Le P’tit train du Nord traverse différentes localités, comme Sainte-Adèle.

Le directeur général du Parc linéaire P’tit train du Nord, Jean Sébastien Thibault, avoue qu’il s’est lui-même longtemps opposé à l’asphaltage.

« On m’a convaincu à force de me prouver que c’était bénéfique pour un plus grand nombre de personnes », indique-t-il.

Il a notamment conclu que la poussière de roche (ou criblage) n’était pas plus écologique que l’asphalte.

« Ce sont des milliers de tonnes de poussière de roche qui se retrouvent dans les lacs et les rivières », affirme-t-il.

Il explique qu’à la longue, la poussière de roche favorise l’érosion des sentiers. Il faut réparer le tout à intervalles réguliers. Or, la production et le transport de la poussière de roche sont problématiques d’un point de vue environnemental. Au printemps 2017, par exemple, il a fallu 90 voyages de camion pour étaler 1400 tonnes de poussière de roche entre Saint-Jérôme et Saint-Faustin.

M. Thibault indique que dans le passé, des milliers d’usagers ont réclamé l’asphaltage du P’tit train du Nord, notamment parce qu’en période de sécheresse, la poussière de roche reste suspendue dans les airs et rend la respiration moins plaisante.

En outre, au printemps et à l’automne, la poussière de roche se transforme en boue, ce qui nécessite la fermeture du sentier.

Avec l’asphalte, ce n’est jamais fermé. Au printemps, on fait du ski de fond et une semaine plus tard, c’est du vélo. On gagne de trois à cinq semaines par année.

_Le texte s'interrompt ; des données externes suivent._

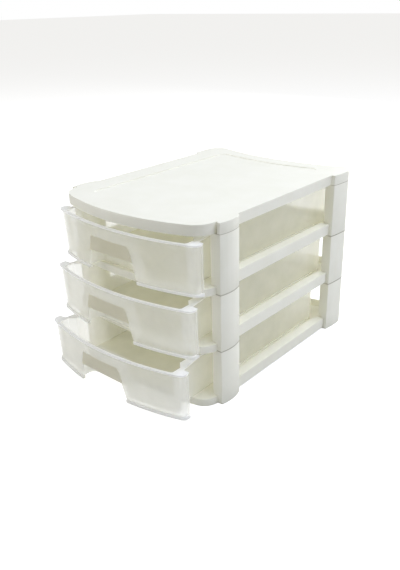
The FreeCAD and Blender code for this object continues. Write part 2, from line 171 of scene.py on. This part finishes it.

Jean Sébastien Thibault, directeur général du Parc linéaire P’tit train du Nord

Lorsqu’on lui parle d’îlot de chaleur, il rappelle que le Parc linéaire protège des milliers d’hectares de forêts.

« Ce qui est plus problématique, c’est l’étalement urbain », soutient-il.

PHOTO BERNARD BRAULT, ARCHIVES LA PRESSE

Le P’tit train du Nord, près de Lafontaine

Il ajoute qu’en raison de son caractère longitudinal, les tronçons asphaltés ne constituent pas vraiment d’îlots de chaleur.

Il ajoute que l’asphaltage de tronçons supplémentaires permettra de désengorger des secteurs actuellement plus achalandés.

M. Thibault fait valoir que l’asphaltage permet d’accommoder un plus grand nombre d’usagers. En fait, selon certaines données, l’asphaltage augmenterait l’achalandage de 30 à 40 %. Et ceux qui s’ajoutent sont souvent des gens du coin, moins mobiles. Évidemment, ça peut constituer un problème pour les cyclistes aguerris qui doivent négocier un chemin entre les fauteuils roulants et les quadriporteurs.

« Je sais que c’est dérangeant, mais il y a quelque chose de beau là-dedans. »

Il rappelle que le P’tit train du Nord est une infrastructure de transport actif qui appartient à tous les Québécois, pas uniquement aux riverains.

« J’habite à côté, moi aussi j’aimerais garder ça pour moi tout seul, souligne-t-il. S’il y a beaucoup de monde là-dessus, c’est tant mieux. Au moins, ils ne sont pas au centre [commercial]. »

PHOTO HUGO-SÉBASTIEN AUBERT, ARCHIVES LA PRESSE

Une portion du P’tit train du Nord, près de Val-David

Benoît Simard reconnaît qu’il y a plusieurs facettes au débat.

« Je suis pour que les gens fassent plus de sport, qu’ils soient plus actifs, ça fait partie de mes valeurs », assure-t-il.

Il ajoute que la poussière de roche est effectivement salissante.

« Nous louons des vélos. Ça nous prend de la main-d’œuvre pour les maintenir en bon état, pour les nettoyer. »

Il suggérerait de garder quand même certaines sections non asphaltées, les plus pittoresques, comme la section entre Sainte-Adèle et Val-Morin.

Pour sa part, Marjorie Valiquette suggère d’élargir et d’asphalter les accotements des petites routes de la région afin d’y attirer les cyclistes amateurs de vitesse.

Jean Sébastien Thibault ne veut pas mettre en cause les mythiques cyclistes-en-lycra-sur-un-vélo-de-route. Il affirme qu’à l’heure actuelle, ce sont surtout les vélos à assistance électrique qui sont préoccupants. Ces cyclistes, souvent des aînés, roulent beaucoup trop vite.

« Ce n’est pas une question de revêtement, c’est une question de comportement », lance-t-il.